When reviewing quotations, buyers should ask for more than drawings and price. Ask about tooling life, process capability, critical dimension controls, coating subcontractor qualification, packaging protection, and nonconformance handling. For export projects, also confirm compliance with destination market requirements and packaging designed to prevent abrasion, thread damage, and white rust in transit.

  • Supplier evaluation checklist:
  • Can the supplier recommend material and finish based on your service environment?
  • Do they control stamping dies, machining fixtures, and thread gauges in-house?
  • Can they provide first article inspection reports and coating test data?
  • Do they understand cosmetic standards for visible lighting hardware?
  • Is packaging engineered to protect plated or polished surfaces?
  • Can they support small-batch development and stable mass production?

In simple terms, hardware means the functional metal components that hold, mount, adjust, protect, or finish a product or installation—but the technical meaning goes much deeper than that. The key differences between hardware types come from function, material, manufacturing route, tolerance requirement, surface treatment, and inspection standard. A stamped steel bracket, a machined brass coupler, a zinc die-cast decorative fitting, and a stainless suspension fastener may all be called hardware, yet each demands a different engineering approach.

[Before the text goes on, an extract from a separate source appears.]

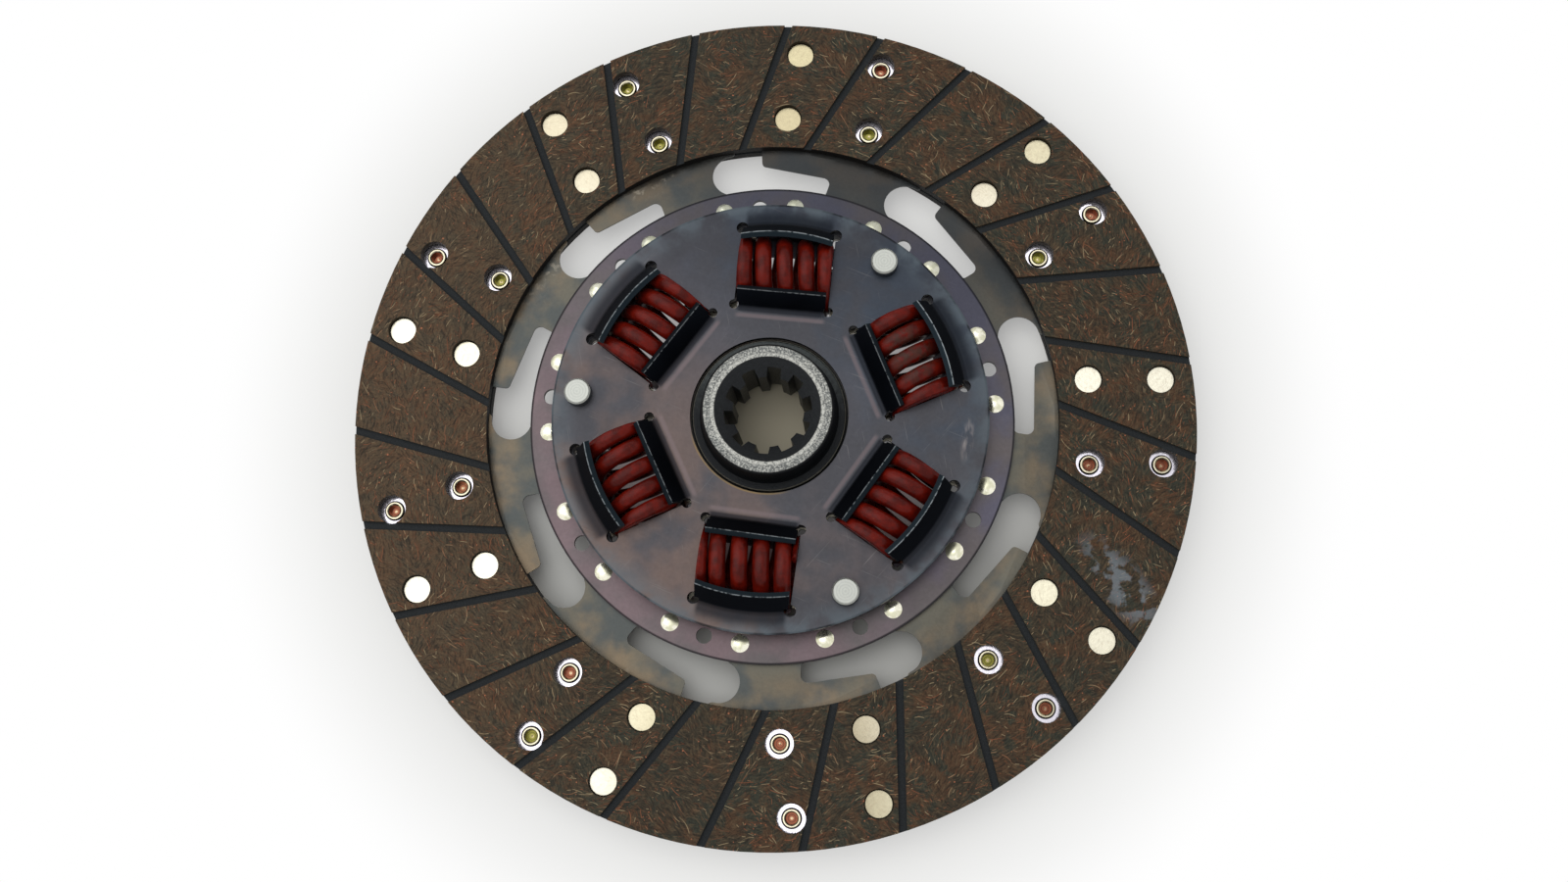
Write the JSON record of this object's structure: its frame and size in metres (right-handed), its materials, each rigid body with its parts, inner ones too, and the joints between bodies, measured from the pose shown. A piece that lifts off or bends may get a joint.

For buyers and engineers in metal hardware and lighting accessories processing, the best next step is to build a sourcing checklist around real application conditions. Define the load, environment, appearance standard, dimensional critical points, and required tests before RFQ release. Then verify that the supplier’s process capability matches those needs. When hardware is specified correctly, it becomes more than a commodity—it becomes a reliable, manufacturable, and cost-effective part of the final product. That is the difference between buying by price and sourcing by performance.